Falando em mãe, o policial morto na ação deixou sua mãe acamada, vítima de AVC. É a outra face da desastrosa política de "segurança pública" para as comunidades do Rio e do país, batizada de guerra às drogas. Temos no Brasil a polícia que mais mata e mais morre. O mesmo modelo que promove a barbárie nas favelas expõe policiais, muitos deles também pobres e negros, à violência.

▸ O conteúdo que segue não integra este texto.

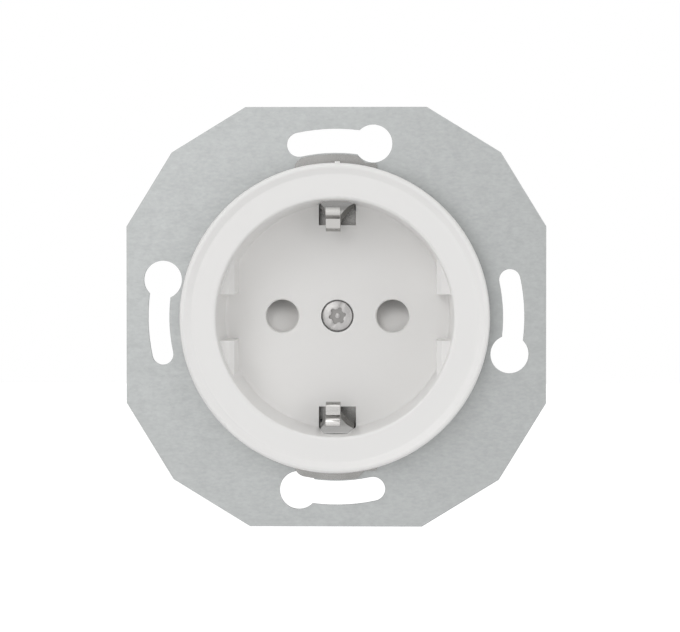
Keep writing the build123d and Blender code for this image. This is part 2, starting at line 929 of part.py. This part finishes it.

Qual a saída? Bem, se o objetivo é de fato combater o crime organizado, é sabido que isso se faz com inteligência e investigação, não disparando a esmo contra moradores de uma favela. Alguém realmente acha que os chefes do crime vivem em algum barraco do Jacarezinho? E as armas não nascem no morro, como se fossem cogumelos, mas chegam lá por redes ilegais —muitas vezes com envolvimento de agentes públicos— que poderiam ser desbaratadas sem disparar um só tiro.

Os números falam por si. Em 2017, uma operação de inteligência da polícia carioca resultou na apreensão de 60 fuzis no aeroporto do Galeão. Em 2019, outra operação de inteligência apreendeu 117 fuzis na casa de um amigo de Ronnie Lessa, ex-policial e acusado de participar do assassinato de Marielle Franco. Foi a maior da história do estado e não ocorreu na Rocinha nem no Complexo do Alemão. Ninguém foi morto ou ferido. Já a chacina do Jacarezinho matou 29 pessoas e resultou na apreensão de 6 fuzis.

Existe outro caminho para enfrentar redes criminosas. Mas o Estado brasileiro optou pelo modelo do extermínio nas periferias e do encarceramento em massa, em nome de uma falida guerra às drogas. Mais ainda com um defensor de milicianos na Presidência: "atirar na cabecinha" dá até condecoração. As mães que chorem.